When does a contingent interest become vested?
Section 21 supplies two answers. Where the interest is to take effect on the happening of a specified uncertain event, it becomes vested when the event occurs. Where the interest is to take effect if a specified uncertain event shall not happen, it becomes vested when the happening of the event becomes impossible. The marriage of B to a third person, for instance, makes the marriage of B to C impossible and converts a contingent interest in A — that he take if B shall not marry C within five years — into a vested interest at once.
When does the Exception to Section 21 apply?
The Exception applies where (a) the substantive gift is to take effect on the donee's attaining a particular age, and (b) the transferor gives the donee absolutely the intermediate income from the same fund, or directs that the income be applied for his benefit. Both conditions must be satisfied. A direction to maintain the donee out of a separate fund does not bring the gift within the Exception, as the Privy Council held in Dadachanji v Ratanbai. The Exception is also confined to age-based contingencies and does not apply to other uncertain events such as survival of a named person.
Is a spes successionis a contingent interest under Section 21?
No.
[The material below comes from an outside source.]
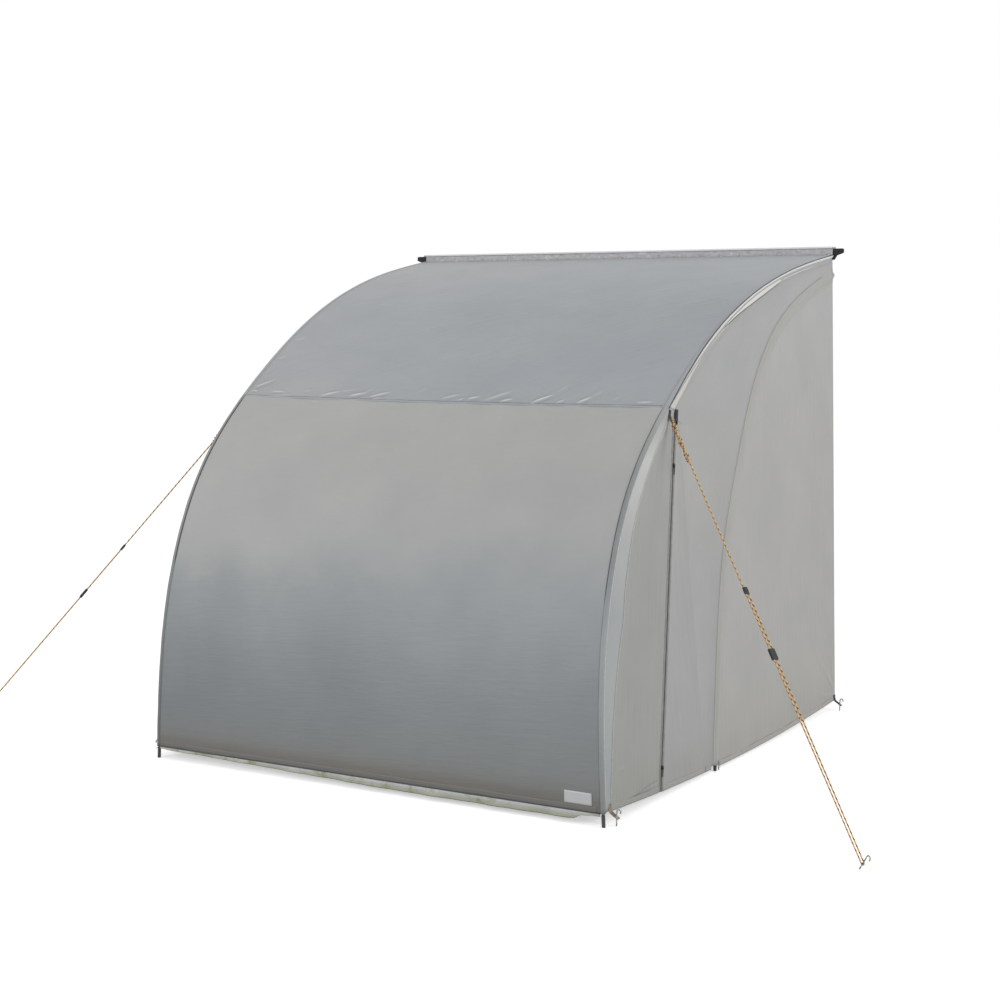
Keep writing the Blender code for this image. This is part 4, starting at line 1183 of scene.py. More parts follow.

A spes successionis — the bare chance of an heir-apparent succeeding on the death of his ancestor — is neither a vested interest nor a contingent interest. It is, in the language of Section 6(a) of the Act, not an interest at all. The heir-apparent has only a hope, not a jus in re or jus ad rem, and Section 6(a) bars its transfer altogether. A contingent interest, by contrast, is a future interest created by the transferor in a transfer; the spes is the position the law assigns to a stranger to any disposition.